▶ **WHAT IS NEEDED**:
Identify the lines that contain the string "this" and copy all of them.

** Start EXTRACTED MATERIAL **

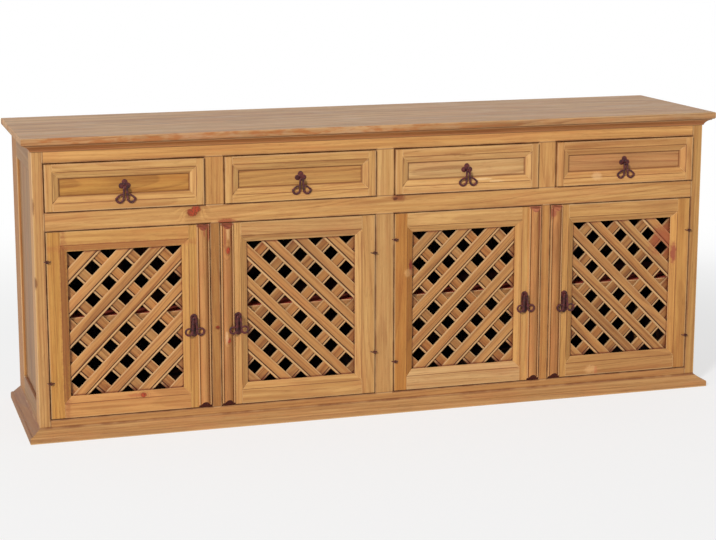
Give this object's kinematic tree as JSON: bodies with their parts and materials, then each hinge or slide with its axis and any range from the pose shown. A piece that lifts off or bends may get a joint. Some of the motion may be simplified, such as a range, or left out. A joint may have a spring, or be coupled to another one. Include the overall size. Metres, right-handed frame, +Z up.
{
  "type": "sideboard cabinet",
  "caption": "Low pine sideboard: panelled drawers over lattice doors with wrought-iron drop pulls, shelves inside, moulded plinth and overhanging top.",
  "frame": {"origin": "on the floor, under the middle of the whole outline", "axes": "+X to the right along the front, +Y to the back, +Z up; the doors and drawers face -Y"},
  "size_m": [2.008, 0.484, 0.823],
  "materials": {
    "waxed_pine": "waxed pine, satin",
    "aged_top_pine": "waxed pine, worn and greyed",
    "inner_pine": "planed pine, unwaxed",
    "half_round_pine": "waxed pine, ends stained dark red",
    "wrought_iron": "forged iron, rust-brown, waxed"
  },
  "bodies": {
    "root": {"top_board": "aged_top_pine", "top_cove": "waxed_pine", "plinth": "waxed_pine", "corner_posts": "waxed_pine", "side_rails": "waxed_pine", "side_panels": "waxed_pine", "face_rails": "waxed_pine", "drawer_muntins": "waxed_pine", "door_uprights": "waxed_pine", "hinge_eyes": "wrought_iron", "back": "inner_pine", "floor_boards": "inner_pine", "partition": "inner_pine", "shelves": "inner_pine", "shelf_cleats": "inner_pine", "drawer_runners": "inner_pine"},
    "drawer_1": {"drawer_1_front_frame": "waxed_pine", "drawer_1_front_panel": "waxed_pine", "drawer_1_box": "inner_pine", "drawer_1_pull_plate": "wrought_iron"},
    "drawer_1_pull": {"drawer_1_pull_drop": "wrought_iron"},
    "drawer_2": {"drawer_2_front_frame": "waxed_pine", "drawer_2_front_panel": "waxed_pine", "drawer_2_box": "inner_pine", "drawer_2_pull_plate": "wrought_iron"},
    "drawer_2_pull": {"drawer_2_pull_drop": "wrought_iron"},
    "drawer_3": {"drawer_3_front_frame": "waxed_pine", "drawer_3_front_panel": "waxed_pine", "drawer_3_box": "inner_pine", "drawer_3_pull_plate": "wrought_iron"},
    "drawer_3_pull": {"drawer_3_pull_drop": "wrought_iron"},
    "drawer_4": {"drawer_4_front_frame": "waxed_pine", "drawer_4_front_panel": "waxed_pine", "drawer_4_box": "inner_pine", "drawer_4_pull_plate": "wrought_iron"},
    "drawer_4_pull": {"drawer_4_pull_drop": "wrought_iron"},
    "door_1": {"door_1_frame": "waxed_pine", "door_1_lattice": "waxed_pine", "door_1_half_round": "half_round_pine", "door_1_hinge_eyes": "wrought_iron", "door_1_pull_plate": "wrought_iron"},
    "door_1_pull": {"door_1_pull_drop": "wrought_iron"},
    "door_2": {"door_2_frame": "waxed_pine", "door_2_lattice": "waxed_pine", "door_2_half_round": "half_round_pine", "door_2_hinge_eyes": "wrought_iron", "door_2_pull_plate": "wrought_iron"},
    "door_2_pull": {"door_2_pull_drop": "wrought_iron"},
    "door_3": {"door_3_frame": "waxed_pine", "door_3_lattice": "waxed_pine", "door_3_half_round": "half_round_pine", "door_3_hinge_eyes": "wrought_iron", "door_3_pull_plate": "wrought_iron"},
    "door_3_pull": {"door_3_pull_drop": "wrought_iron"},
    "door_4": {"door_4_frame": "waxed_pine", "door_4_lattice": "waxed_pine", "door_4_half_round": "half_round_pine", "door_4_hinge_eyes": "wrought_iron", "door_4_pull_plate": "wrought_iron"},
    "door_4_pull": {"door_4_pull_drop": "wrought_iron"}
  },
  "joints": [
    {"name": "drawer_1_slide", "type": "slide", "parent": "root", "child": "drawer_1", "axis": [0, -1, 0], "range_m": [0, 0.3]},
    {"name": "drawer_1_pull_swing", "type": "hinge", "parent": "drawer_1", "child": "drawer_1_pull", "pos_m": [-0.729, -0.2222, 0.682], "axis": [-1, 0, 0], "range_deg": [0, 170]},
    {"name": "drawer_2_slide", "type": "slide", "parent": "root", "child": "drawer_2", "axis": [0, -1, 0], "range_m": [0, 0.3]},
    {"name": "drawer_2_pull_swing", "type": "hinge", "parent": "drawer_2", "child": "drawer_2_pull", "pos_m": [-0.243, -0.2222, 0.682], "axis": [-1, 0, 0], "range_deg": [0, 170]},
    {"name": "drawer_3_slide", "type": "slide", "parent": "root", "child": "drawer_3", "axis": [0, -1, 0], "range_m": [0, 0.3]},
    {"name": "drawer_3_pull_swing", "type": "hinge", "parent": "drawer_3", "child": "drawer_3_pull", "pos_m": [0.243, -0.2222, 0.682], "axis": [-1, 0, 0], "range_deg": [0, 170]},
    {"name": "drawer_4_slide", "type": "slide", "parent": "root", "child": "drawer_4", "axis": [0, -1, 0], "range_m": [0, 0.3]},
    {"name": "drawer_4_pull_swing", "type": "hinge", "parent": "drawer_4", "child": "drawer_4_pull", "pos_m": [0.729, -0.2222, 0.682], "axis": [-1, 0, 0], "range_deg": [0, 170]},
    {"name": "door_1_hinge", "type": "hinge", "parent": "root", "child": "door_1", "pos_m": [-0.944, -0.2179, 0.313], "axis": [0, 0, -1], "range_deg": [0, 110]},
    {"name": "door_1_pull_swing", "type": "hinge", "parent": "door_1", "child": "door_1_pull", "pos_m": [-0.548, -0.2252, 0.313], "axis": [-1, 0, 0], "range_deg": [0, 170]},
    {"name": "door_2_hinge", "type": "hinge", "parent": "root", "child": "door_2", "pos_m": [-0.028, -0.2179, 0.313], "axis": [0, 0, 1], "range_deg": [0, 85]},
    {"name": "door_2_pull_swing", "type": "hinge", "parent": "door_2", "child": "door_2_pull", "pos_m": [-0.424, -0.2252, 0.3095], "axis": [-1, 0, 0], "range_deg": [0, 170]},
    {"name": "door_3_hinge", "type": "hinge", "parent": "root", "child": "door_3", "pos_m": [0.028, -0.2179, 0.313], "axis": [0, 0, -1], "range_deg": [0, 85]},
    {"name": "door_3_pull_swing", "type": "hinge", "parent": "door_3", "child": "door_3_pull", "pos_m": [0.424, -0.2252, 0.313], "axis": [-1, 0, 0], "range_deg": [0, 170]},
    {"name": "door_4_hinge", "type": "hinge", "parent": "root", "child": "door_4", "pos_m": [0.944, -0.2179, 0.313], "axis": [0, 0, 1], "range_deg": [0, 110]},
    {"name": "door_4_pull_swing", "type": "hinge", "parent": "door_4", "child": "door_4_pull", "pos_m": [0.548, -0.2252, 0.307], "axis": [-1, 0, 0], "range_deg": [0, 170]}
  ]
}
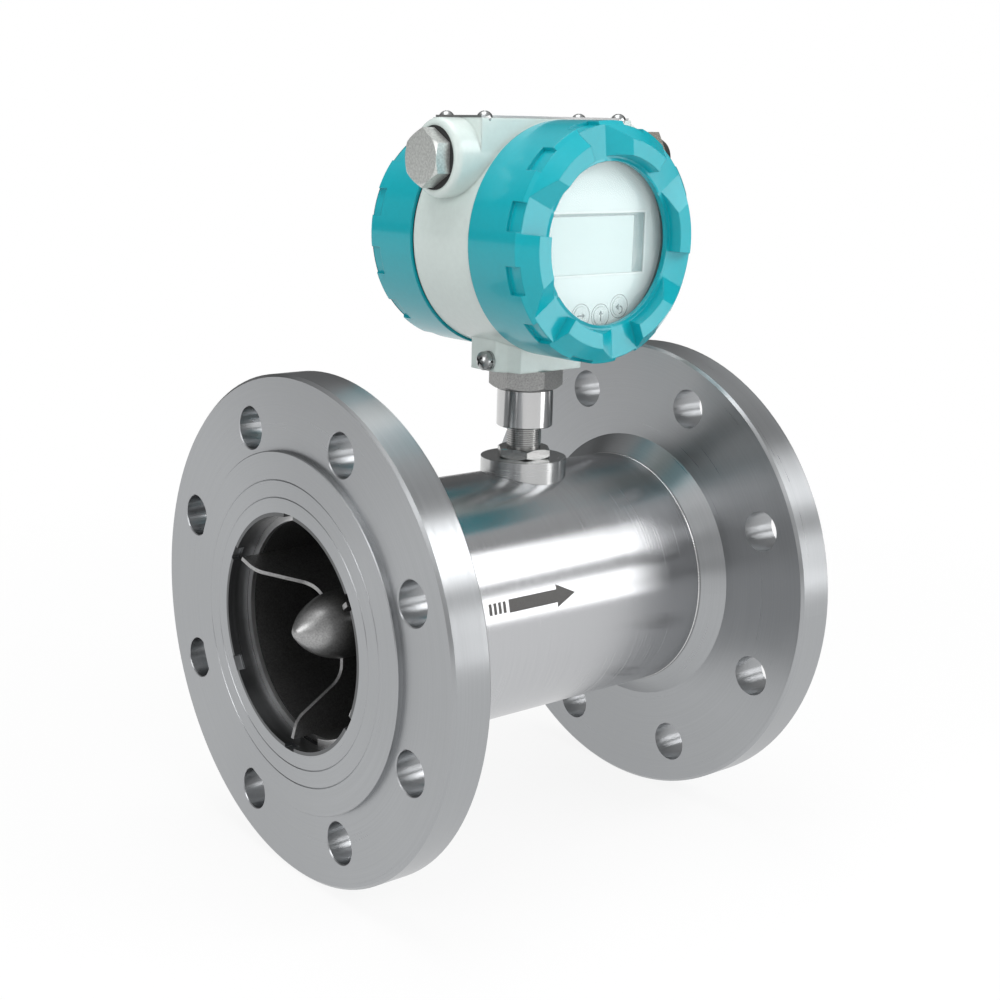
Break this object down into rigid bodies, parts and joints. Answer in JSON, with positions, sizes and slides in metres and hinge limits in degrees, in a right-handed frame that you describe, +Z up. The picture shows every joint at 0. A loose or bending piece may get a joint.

** End EXTRACTED MATERIAL **

▶ **RESPONSE**:
Give this object's kinematic tree as JSON: bodies with their parts and materials, then each hinge or slide with its axis and any range from the pose shown. A piece that lifts off or bends may get a joint. Some of the motion may be simplified, such as a range, or left out. A joint may have a spring, or be coupled to another one. Include the overall size. Metres, right-handed frame, +Z up.
Break this object down into rigid bodies, parts and joints. Answer in JSON, with positions, sizes and slides in metres and hinge limits in degrees, in a right-handed frame that you describe, +Z up. The picture shows every joint at 0. A loose or bending piece may get a joint.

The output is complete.